金融庁、運用会社トップ人事に警鐘 処遇重視の恐れ指摘
2023.04.22 04:50
金融庁は4月21日、資産運用会社に対するモニタリングや調査の結果を取りまとめ、トップ人事のあり方などについて警鐘を鳴らした。トップ在任期間が3年未満と短く、グループ内の他社から異動して着任するケースが日系大手のうち7割を占める実態を明らかにした。「人事上の処遇を重視しているとの懸念を持たれる恐れ」があると強調した。
同日、「資産運用業高度化プログレスレポート」を公表した。世界の大手30社では、トップ在任期間が5年以上にのぼる運用会社が59%、10年以上勤めた後に内部昇格でトップに就くケースが47%を占める。

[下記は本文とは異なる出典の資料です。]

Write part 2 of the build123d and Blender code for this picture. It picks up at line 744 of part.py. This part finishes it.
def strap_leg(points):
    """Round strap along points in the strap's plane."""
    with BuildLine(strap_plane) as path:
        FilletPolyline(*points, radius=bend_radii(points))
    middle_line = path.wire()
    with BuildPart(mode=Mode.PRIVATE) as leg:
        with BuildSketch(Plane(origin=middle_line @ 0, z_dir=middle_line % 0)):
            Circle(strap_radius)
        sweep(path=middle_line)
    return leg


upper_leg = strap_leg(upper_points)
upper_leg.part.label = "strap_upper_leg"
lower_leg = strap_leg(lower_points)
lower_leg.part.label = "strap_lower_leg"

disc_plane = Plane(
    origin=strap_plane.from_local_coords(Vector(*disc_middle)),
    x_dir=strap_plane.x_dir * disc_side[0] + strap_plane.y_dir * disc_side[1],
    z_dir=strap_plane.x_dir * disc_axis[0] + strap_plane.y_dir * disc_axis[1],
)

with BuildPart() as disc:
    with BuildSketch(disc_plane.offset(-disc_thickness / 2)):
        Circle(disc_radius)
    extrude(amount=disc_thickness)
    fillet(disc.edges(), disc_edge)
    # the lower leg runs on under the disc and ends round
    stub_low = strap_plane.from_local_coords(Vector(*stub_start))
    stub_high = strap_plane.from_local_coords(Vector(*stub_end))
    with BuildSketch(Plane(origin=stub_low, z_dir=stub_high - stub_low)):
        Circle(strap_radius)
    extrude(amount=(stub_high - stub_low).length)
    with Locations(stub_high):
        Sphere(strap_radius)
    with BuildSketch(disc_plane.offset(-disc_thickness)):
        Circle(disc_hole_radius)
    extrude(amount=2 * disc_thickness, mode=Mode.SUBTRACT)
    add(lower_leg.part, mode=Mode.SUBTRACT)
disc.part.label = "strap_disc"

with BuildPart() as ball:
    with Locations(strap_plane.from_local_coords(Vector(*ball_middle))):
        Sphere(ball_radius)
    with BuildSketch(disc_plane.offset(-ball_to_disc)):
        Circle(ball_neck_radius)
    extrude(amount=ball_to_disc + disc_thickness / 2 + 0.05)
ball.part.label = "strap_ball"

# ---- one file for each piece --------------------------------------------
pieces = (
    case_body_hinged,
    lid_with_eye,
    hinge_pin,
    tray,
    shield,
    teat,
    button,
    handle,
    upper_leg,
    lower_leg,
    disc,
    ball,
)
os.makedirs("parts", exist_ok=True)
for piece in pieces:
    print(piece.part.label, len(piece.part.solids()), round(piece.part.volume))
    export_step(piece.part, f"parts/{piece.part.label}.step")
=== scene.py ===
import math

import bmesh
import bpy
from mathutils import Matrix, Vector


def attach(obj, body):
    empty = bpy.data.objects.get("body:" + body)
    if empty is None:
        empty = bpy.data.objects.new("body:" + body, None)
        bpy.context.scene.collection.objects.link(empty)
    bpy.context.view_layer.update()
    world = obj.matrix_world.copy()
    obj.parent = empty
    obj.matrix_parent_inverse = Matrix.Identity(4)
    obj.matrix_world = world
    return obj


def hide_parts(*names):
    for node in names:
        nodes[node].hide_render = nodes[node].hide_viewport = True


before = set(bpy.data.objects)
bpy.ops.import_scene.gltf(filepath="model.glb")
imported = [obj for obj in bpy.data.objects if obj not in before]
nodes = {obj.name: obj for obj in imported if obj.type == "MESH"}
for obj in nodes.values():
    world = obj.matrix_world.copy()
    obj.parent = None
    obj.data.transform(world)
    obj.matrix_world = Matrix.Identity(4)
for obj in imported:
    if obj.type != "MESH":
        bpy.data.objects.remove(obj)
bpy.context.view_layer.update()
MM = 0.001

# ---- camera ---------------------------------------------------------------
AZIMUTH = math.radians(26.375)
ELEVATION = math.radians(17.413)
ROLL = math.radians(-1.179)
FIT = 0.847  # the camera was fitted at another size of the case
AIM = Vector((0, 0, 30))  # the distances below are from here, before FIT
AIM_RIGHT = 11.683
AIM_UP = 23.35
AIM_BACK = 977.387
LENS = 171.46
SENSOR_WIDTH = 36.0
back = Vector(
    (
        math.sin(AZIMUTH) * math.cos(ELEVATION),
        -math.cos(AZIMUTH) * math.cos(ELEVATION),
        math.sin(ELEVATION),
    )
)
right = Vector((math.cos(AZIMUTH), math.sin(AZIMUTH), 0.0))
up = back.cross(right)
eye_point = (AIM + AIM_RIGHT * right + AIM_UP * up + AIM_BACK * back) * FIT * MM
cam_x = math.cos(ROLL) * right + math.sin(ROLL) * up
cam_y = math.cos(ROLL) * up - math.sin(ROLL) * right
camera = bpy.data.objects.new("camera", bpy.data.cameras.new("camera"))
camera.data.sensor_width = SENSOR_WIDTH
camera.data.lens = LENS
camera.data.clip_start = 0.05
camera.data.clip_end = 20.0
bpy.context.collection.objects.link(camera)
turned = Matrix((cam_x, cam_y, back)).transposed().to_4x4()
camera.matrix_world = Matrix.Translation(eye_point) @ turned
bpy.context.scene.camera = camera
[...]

世界と比べて在任の短さなどが目立つ日本の特徴を踏まえ、積み重ねてきた経験よりもグループ内の人事を優先してトップを選任し、ステークホルダーから運用会社としての成長を軽視していると判断される可能性を指摘。トップ就任前に運用会社で勤務した年数が3年未満にとどまるケースが36%にのぼる点も、信頼向上への課題にあげている。
レポートでは、運用体制の透明性確保や、商品組成・管理の改善に向けても多くの問題を示した。例えば、投資信託の運用担当者の名前を開示している比率は2%にとどまり、米国のほぼ100%と対照的。また、日本ではファンドが保有する銘柄の開示頻度は年1~2回にとどまる。一部の運用会社では、成績が思わしくないファンドを見直すための抽出基準が未設定だった。
このほか、毎月分配型投信の保有者・保有経験者の間では、分配金の支払いが元本の払い戻しや基準価額の低下につながっている事実がある。これを認知していない比率が30~40%程度と高くなっている状況を示し、顧客への情報提供や周知が不十分な可能性を示唆した。運用会社と販売会社で分け合う手数料水準の考え方についても、合理的な説明を求めている。
同庁は年1回、同レポートをまとめて国内運用業界の動向を整理し、具体的な課題のあぶり出しを続けている。今回の結果を踏まえ、経営高度化を促すための対話を引き続き深めていく。